The usual argument made is that interferences are not morally equivalent. U.S. interventions were supporting non-authoritarian regimes or promoting democracy. Russia on the other hand, disrupted democracy or promoted authoritarian rule. Levin thus underscores, not to justify Russian actions, that tactics employed in the 2016 presidential campaign, were “the digital version of methods used by both the U.S. and Russia for decades: breaking into party headquarters, placing informants, spreading information or disinformation.”
Herein lies the crux with serious implications for the West. While states must combat the spread of demagoguery and radicalism, U.S. soft power diplomacy finds itself in a visible credibility crisis with the audiences it seeks to address. Indignant objections to foreign influence dismiss that international publics, in a setting of total transparency, draw and multiply their own conclusions. Many of the now-contested narratives are perpetuated by the elected U.S. administration and adopted in Western societies’ midst. Instilling little trust in Western values, Washington’s present foreign policy seems to follow no more than a purely unilateral and transactional compass.
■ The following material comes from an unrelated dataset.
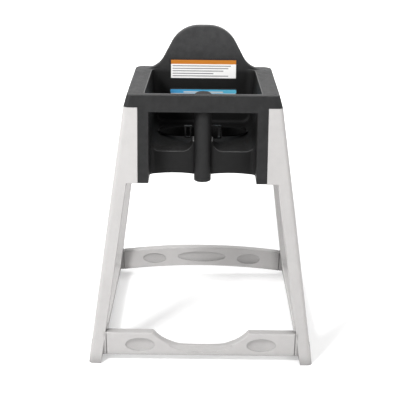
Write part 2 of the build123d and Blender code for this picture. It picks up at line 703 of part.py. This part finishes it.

Present-day depression of Western soft power, however, did not start with Donald Trump. It has been fueled by unprecedented global awareness of troubling U.S. foreign policy tactics. The sharp power terminology fails to consider that public diplomacy has never been benign per se, nor has the sharp edge of soft power been exclusive to certain states. A nation’s reputation is defined by its actions and ability for international collaboration. As long as the U.S. struggles to suitably address its own standing, adversaries may as well argue that they are challenging the West in their own game.